Re: [PATCH] arm64: cpufeature: check translation granule size based on kernel config

From: Leo Yan
Date: Thu May 18 2017 - 09:03:10 EST


On Thu, May 18, 2017 at 01:41:15PM +0100, Mark Rutland wrote:
> On Thu, May 18, 2017 at 01:38:41PM +0100, Will Deacon wrote:
> > On Thu, May 18, 2017 at 07:36:27PM +0800, Leo Yan wrote:
> > > On Thu, May 18, 2017 at 11:39:01AM +0100, Suzuki K Poulose wrote:
> > > > On 18/05/17 11:21, Leo Yan wrote:
> > > > >In the big.LITTLE system with two clusters, one is CA53 cluster and
> > > > >another is CA73 cluster. CA53 doesn't support 16KB memory translation
> > > > >granule size (4.3.21 AArch64 Memory Model Feature Register 0, EL1; ARM
> > > > >DDI 0500F), but CA73 supports this feature (4.3.27 AArch64 Memory Model
> > > > >Feature Register 0, EL1; ARM 100048_0002_04_en).

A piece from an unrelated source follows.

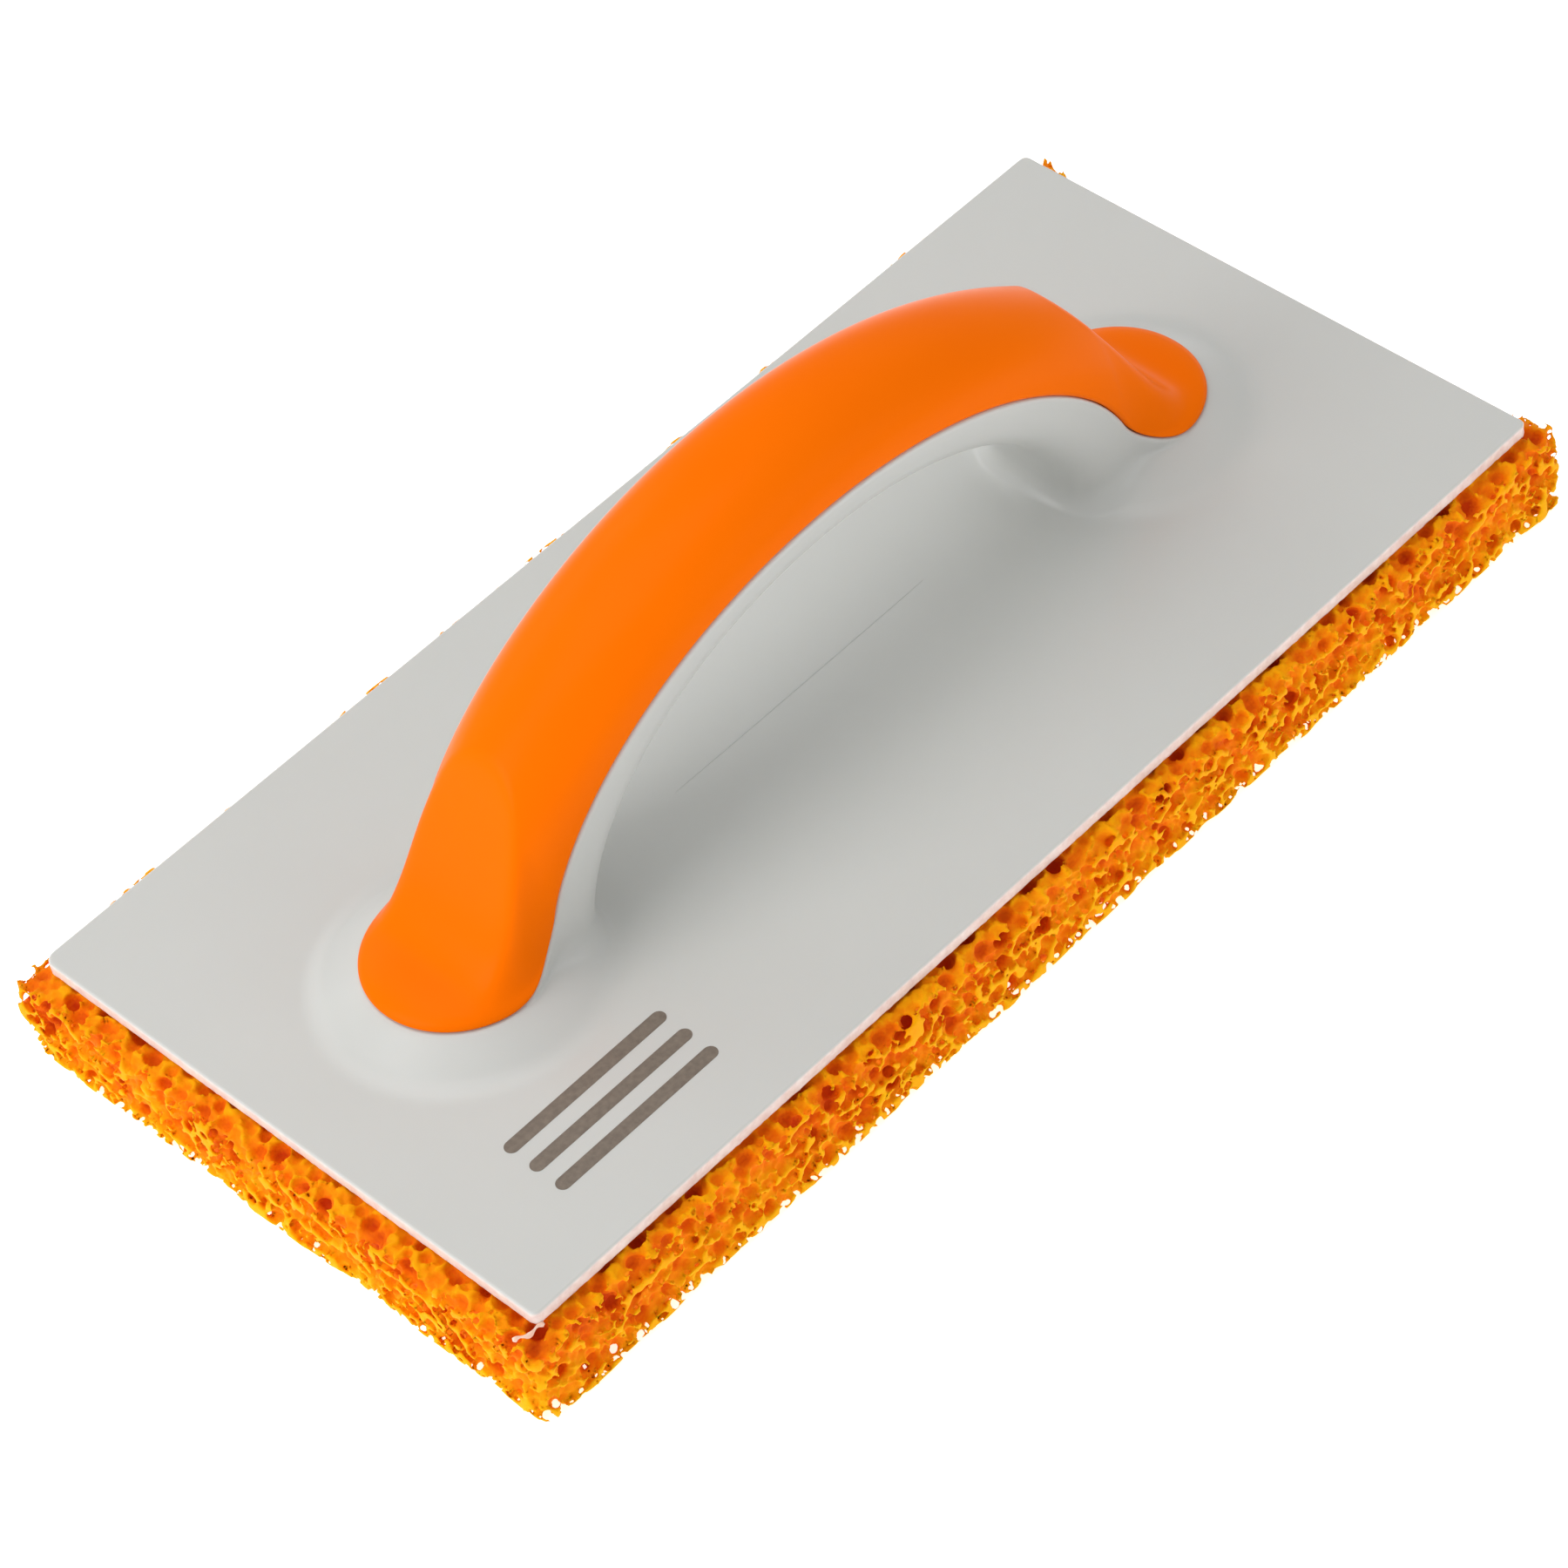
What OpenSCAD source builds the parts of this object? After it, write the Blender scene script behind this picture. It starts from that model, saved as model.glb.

As result, the kernel
> > > > >reports log for "Unexpected variation" as below.
> > > > >
> > > > >[ 0.182113] CPU features: SANITY CHECK: Unexpected variation in SYS_ID_AA64MMFR0_EL1. Boot CPU: 0x00000000001122, CPU4: 0x00000000101122
> > > >
> > > > >
> > > > >This patch is to change the checking CPU feature for memory translation
> > > > >granule size based on kernel configuration. If kernel configuration has
> > > > >selected to use one specific memory translation granule size, then we
> > > > >will do strict sanity checking cross all CPUs. Otherwise we can skip to
> > > > >check unused features for memory translation granule size if kernel
> > > > >doesn't use it.
> > > > >
> > > >
> > > > If we were to suppress the warning (more on that below), we could simply
> > > > make this feature a NON_STRICT, since the unsupported CPUs won't boot
> > > > with 16K to hit this sanity check.
> > > >
> > > > However, there is a problem with disabling this warning. If a VM starts
> > > > using 16KB page size on a 4K/64K host, the VM could end up in unknown
> > > > failures when it switches to an unsupported CPU (after it has booted).
> > > > Of course the real fix lies in making the KVM exposing the safe value
> > > > for granule support to the VCPUs (which is currently being worked on by
> > > > Douglas in Cc). So, when we have that ready, we could make it NON_STRICT
> > > > instead of this approach.
> > >
> > > Thanks for the info :)
> > >
> > > I will use below patch for production branch temporarily. You could
> > > work out one formal patch for upstreaming when the dependency patches
> > > are get ready:
> >
> > The other thing we could do is change the way we taint on mismatch so that
> > we don't dump the scary (and pointless) backtrace.
>
> The backtrace is due to the WARN part of the WARN_TAINT_ONCE.
>
> We could chagne that as below, if we really want to get rid of the backtrace.
>
> Thanks,
> Mark.
>
> ---->8----
> diff --git a/arch/arm64/kernel/cpufeature.c b/arch/arm64/kernel/cpufeature.c
> index 94b8f7f..1f53314 100644
> --- a/arch/arm64/kernel/cpufeature.c
> +++ b/arch/arm64/kernel/cpufeature.c
> @@ -639,8 +639,8 @@ void update_cpu_features(int cpu,
> * Mismatched CPU features are a recipe for disaster. Don't even
> * pretend to support them.
> */
> - WARN_TAINT_ONCE(taint, TAINT_CPU_OUT_OF_SPEC,
> - "Unsupported CPU feature variation.\n");
> + pr_warn_once("Unsupported CPU feature variation detected.\n");
> + add_taint(TAINT_CPU_OUT_OF_SPEC);

Should be add_taint(TAINT_CPU_OUT_OF_SPEC, LOCKDEP_STILL_OK)?

> }
>
> u64 read_sanitised_ftr_reg(u32 id)
>